MIT researchers have found that by “encouraging strategic EV charging placement, rather than allowing EV chargers to be situated merely due to charging company convenience or preferences” it may be possible to “mitigate or eliminate EV charging problems without the need for advanced technological systems of connected devices and real-time communications, which could add to costs and energy consumption,” reports Carolyn Fortuna for CleanTechnica.

MIT researchers have found that placing EV charging stations in strategic locations and setting up charging systems to initiate charging at delayed times could help reduce the impact of EVs on the electrical grid, reports Michael Schoeck for PV Magazine.

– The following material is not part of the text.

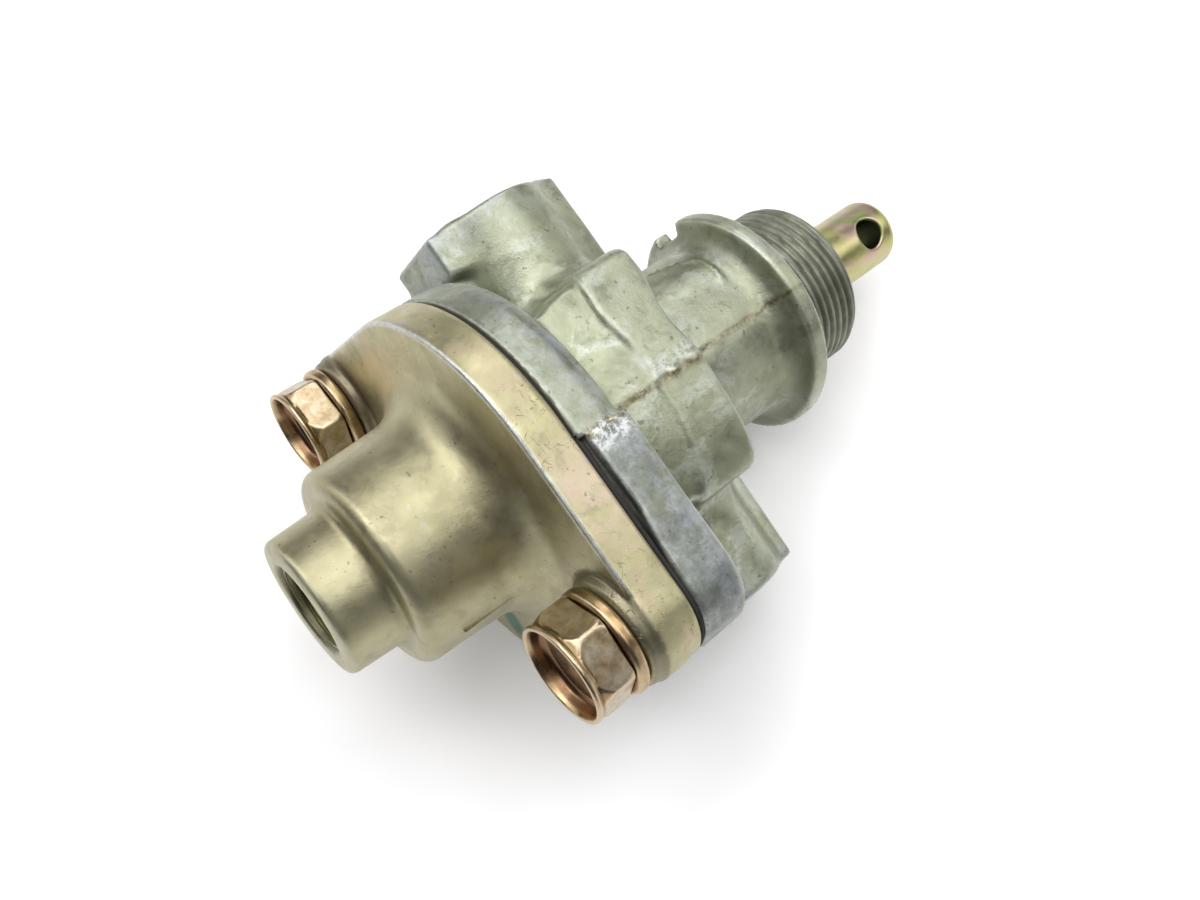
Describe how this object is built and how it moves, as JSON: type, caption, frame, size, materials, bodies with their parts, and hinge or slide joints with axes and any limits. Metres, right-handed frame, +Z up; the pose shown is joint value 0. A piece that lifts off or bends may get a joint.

MIT scientists have found that delayed charging and strategic placement of EV charging stations could help reduce additional energy demands caused by more widespread EV adoption, reports Grace Carroll for Fast Company. “Leveraging these two strategies together significantly eliminates any additional energy demands,” writes Carroll, “and can be tailored to specific local conditions to help cities meet their decarbonization goals.”

A new study by MIT researchers finds that strategic placement of EV charging stations and creating systems to help stagger charging times could help reduce or eliminate the need for new power plants to handle the impact of EV charging on the grid, reports Sharon Udasin and Saul Elbein for The Hill. The researchers found that “better availability of charging stations at workplaces could help take advantage of peak power being produced midday by solar energy facilities.”

MIT scientists have uncovered evidence that wildfire smoke particles can lead to chemical reactions in the atmosphere that erode the ozone layer, reports Margaret Osborne for Smithsonian Magazine. “From a scientific point of view, it’s very exciting to see this brand new effect,” says Solomon. “From a planetary point of view… it would be just tragic to have mankind screw up solving the ozone hole by deciding that we’re going to [allow] a lot more of these fires if we don’t mitigate climate change.”